On reflection: this review may contain SPOILERS. Proceed at your own risk.

As a child of the 1970s and 1980s, I was imprinted early on with various doomsday scenarios that could ensue when an artificial intelligence became smart enough to outfox the humans who created it. In 2001: A Space Odyssey, it started killing astronauts. In Demon Seed, it raped Julie Christie. In WarGames, it nearly started World War III. So watching Eagle Eye — dopey as it is — is a little like coming home.

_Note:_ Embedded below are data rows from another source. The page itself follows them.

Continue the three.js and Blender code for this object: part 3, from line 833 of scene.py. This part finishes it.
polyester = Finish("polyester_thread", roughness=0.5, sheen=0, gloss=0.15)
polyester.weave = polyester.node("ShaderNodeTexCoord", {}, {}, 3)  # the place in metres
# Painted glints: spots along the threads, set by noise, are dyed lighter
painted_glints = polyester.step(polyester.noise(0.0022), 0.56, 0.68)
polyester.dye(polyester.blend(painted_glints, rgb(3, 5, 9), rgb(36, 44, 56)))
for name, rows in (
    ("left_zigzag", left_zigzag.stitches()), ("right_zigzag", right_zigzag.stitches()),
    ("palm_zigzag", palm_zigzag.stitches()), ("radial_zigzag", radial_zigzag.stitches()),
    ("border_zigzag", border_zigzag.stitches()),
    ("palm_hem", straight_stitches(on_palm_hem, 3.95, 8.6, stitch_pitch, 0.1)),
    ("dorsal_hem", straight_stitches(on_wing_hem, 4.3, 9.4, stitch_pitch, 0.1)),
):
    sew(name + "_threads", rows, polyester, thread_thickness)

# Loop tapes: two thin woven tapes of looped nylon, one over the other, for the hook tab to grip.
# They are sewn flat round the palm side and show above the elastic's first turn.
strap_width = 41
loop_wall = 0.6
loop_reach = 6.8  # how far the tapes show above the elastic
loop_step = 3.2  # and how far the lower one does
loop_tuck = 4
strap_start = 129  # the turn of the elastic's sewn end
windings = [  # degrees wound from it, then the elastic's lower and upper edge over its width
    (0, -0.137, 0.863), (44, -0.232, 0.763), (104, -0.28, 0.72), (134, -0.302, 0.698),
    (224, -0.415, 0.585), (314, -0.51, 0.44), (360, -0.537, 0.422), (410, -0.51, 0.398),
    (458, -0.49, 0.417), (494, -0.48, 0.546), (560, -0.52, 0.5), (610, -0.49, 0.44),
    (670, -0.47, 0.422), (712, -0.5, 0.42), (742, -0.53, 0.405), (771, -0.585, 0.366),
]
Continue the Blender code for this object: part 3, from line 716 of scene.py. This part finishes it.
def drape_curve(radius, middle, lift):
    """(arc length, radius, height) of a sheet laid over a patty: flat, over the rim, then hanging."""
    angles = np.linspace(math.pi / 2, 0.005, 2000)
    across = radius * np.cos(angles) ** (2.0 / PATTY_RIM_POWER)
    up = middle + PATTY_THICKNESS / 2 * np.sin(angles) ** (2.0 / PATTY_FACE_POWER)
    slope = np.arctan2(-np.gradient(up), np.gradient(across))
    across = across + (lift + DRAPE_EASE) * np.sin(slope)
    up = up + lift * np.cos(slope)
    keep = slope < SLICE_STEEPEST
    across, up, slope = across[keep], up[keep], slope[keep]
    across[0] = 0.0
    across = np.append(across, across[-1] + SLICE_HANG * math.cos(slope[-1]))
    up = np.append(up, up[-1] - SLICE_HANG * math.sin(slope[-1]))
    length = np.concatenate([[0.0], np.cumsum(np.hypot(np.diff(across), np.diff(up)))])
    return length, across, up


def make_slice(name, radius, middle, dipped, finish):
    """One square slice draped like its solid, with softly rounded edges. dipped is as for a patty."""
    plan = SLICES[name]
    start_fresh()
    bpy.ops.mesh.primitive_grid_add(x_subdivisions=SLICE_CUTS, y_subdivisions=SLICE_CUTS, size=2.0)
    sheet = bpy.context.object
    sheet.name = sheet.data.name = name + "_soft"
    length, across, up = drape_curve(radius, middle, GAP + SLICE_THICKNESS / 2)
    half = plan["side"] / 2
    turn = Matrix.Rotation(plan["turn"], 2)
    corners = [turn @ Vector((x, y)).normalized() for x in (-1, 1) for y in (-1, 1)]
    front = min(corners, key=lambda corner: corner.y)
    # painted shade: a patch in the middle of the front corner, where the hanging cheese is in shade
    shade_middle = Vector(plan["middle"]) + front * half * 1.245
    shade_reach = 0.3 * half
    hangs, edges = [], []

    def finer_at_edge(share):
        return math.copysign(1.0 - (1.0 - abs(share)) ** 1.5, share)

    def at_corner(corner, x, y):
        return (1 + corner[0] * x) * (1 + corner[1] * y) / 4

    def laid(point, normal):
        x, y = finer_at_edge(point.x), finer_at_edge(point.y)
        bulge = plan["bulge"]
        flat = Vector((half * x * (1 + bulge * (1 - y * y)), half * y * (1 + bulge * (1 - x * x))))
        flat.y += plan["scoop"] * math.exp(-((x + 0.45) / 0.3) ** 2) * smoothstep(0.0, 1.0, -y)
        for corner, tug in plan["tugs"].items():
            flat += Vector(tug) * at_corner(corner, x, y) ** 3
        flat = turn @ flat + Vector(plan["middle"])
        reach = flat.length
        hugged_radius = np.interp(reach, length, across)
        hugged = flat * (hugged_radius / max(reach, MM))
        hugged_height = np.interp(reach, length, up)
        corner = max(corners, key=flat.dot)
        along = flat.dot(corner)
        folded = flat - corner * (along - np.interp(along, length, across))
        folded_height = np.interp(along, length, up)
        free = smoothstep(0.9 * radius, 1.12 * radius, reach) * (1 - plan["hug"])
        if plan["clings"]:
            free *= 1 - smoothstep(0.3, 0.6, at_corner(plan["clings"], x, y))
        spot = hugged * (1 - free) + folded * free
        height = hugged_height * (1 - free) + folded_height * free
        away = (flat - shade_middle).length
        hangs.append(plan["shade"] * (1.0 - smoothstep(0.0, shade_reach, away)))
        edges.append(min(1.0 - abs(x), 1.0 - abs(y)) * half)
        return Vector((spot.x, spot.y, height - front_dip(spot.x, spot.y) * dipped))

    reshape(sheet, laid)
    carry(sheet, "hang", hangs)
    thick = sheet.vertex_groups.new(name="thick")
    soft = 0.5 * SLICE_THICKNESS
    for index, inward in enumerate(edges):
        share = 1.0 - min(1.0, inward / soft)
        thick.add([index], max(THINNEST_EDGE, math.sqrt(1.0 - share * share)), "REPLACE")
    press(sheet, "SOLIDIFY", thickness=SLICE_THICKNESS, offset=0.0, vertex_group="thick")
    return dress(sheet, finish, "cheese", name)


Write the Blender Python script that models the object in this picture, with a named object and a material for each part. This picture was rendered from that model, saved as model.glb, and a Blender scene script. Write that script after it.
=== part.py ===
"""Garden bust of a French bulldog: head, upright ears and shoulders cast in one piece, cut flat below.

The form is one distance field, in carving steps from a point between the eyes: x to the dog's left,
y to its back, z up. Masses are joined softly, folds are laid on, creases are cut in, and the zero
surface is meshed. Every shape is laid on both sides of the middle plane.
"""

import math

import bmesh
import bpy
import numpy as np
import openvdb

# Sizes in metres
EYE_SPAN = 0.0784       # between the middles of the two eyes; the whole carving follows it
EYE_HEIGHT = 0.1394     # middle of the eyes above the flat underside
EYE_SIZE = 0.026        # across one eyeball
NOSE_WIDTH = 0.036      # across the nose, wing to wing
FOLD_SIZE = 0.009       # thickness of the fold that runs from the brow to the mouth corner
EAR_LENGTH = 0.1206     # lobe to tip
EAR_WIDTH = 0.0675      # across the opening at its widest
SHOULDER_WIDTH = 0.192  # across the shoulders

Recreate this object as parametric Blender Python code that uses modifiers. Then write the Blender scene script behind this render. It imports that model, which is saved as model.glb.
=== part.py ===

This sci-fi thriller is all about a monstrous, HAL 9000-like supercomputer that collates information gathered under the auspices of the Patriot Act, becomes self-aware, and, upon reflection on the collateral damage caused by America’s reckless “war on terror,” decides, essentially, to effect regime change in the U.S. As an election-year riff on current events, it’s moderately clever, even though it has no nerve whatsoever. (Last year’s Shooter had more guts.) But I can’t stress enough how goofy it is. The climax is essentially the Get Smart movie played with a straight face. That’s Eagle Eye‘s biggest problem. DJ Caruso has enjoyably preposterous material — it’s sort of like Live Free or Die Hard for the left wing — and he approaches it with a portentousness that kills the fun.